Par pure charité, la supérieure décide d’aller regarder par elle-même en se faisant la remarque: «La Vierge tourne! Vraiment, quelle souffrance!» Ne constatant rien de remarquable, et ce jour-là étant le premier samedi du mois, elle propose aux religieuses de s’installer à l’une fenêtre du monastère d’où la statue de la Vierge est visible, et de réciter le rosaire à l’intention de la paix.

Elles étaient là depuis quelques instants, récitant calmement leur chapelet quand, à leur surprise totale, les moniales voient la statue de la Vierge de Harissa s’animer, se tourner vers elles comme une personne vivante et avancer vers le monastère. La visite éveilla un concert indescriptible de prières, de supplications, de chants et d’exclamations. La vision resta là, souriante, quelques minutes, avant de les quitter et de rejoindre sa place au sommet de la tour de Harissa. 

«C’était quelque chose qu’on ne peut pas exprimer, qui flottait, vivant, souria», devait expliquer au narrateur mère Térésa de Jésus. «Nous l’avons vue seulement en buste, comme dans un médaillon. Elle était à quelque quatre mètres de la fenêtre. Elle était là. Rien de la pierre. Son voile bougeait. C’était Elle, pas un nuage. Quelque chose de vivant, et ce qui nous a surtout attirées, c’est le sourire qu’elle avait. Et nous chantions. Elle n’a rien dit, mais ce que nous avons ressenti au fond du cœur, c’est: «Ne craignez pas, je suis là!
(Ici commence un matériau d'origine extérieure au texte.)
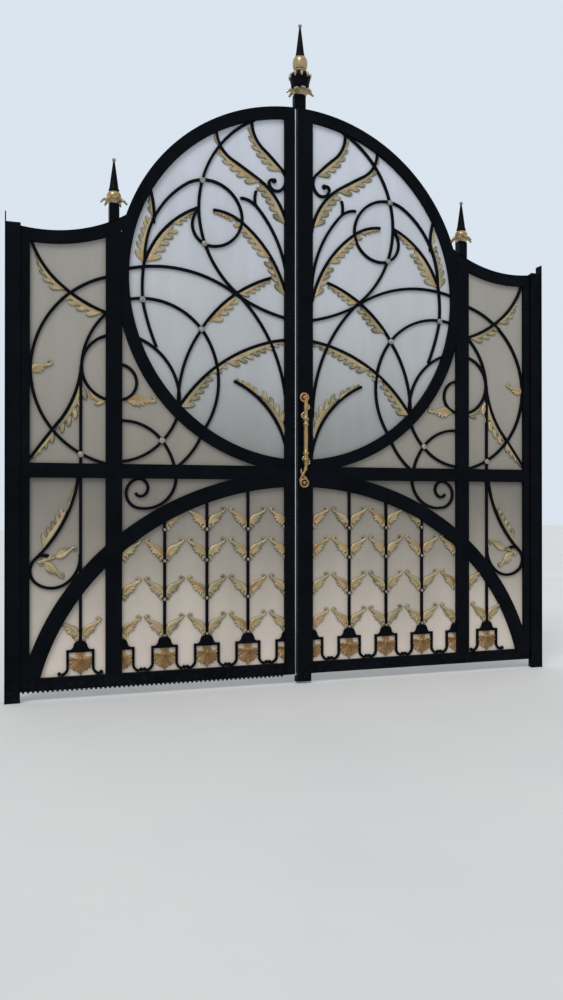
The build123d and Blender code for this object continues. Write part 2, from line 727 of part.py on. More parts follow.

Elle souriait, elle était à l’aise, et nous encore plus. Mais on ne peut pas expliquer». Oui, évitons les explications inutiles, et sachons une fois pour toutes qu'au Liban, quand la Vierge «tourne», le monde entier se retourne, que son intercession est toute-puissante et qu'elle tient dans ses mains la clé de la paix, pourvu que l'on accède à ses demandes.

 (*) Le récit entier de cet épisode de la guerre est rapporté dans l’ouvrage Dévastation et rédemption, récit des apparitions de la Vierge en temps de guerre. Publications de l’Institut d’études islamo-chrétiennes de l’Université Saint-Joseph, avec une préface de René Laurentin (épuisé, en cours de réimpression).